Frequently Asked Questions (FAQ)
1. What is the difference between a C-frame and an O-frame punching machine?
A C-frame (or gap frame) provides easier access to the three sides of the work area, which is useful for oversized sheets. However, it is more prone to “yawing” or deflection under high pressure. An O-frame (or bridge frame) is a closed loop, providing superior rigidity and maintaining better tool alignment over time, which is critical for high-precision work and extending tool life.
2. How much tonnage do I really need?
The required tonnage is calculated based on the perimeter of the cut, the thickness of the material, and its shear strength. A common formula is: Tonnage = (Perimeter x Thickness x Shear Strength) / 2000. It is always advisable to choose a machine with about 20% more capacity than your maximum calculated need to avoid running the machine at its absolute limit constantly.
3. Is a servo-electric punch press better than a hydraulic one?
Servo-electric machines are generally superior in terms of energy efficiency, noise levels, and precision. They allow for exact control of the ram’s position, which is excellent for forming operations. However, hydraulic machines are often more cost-effective for very high-tonnage applications and are sometimes preferred for their perceived simplicity in certain heavy-duty environments.
4. How often should I sharpen my punching tools?
Tool sharpening frequency depends on the material being punched and the tool coating. As a rule of thumb, tools should be inspected every 10,000 to 50,000 hits.

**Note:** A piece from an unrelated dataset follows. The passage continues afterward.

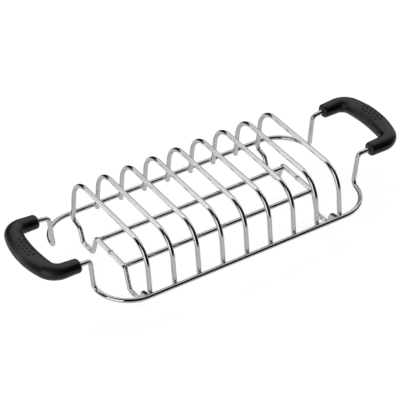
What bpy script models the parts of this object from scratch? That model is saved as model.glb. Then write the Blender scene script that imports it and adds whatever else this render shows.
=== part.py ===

Punching with dull tools increases the required force, creates larger burrs on the parts, and can eventually lead to tool breakage or machine damage. Regular sharpening significantly extends the total life of the tool.
5. Can a punching machine replace a laser cutter?
While there is overlap, they serve different purposes. A punching machine is much faster for creating repetitive holes, louvers, and forms. A laser cutter is better for complex, irregular contours and very thick materials where a punch might struggle. Many modern shops use both, or a combination punch-laser machine, to get the best of both worlds.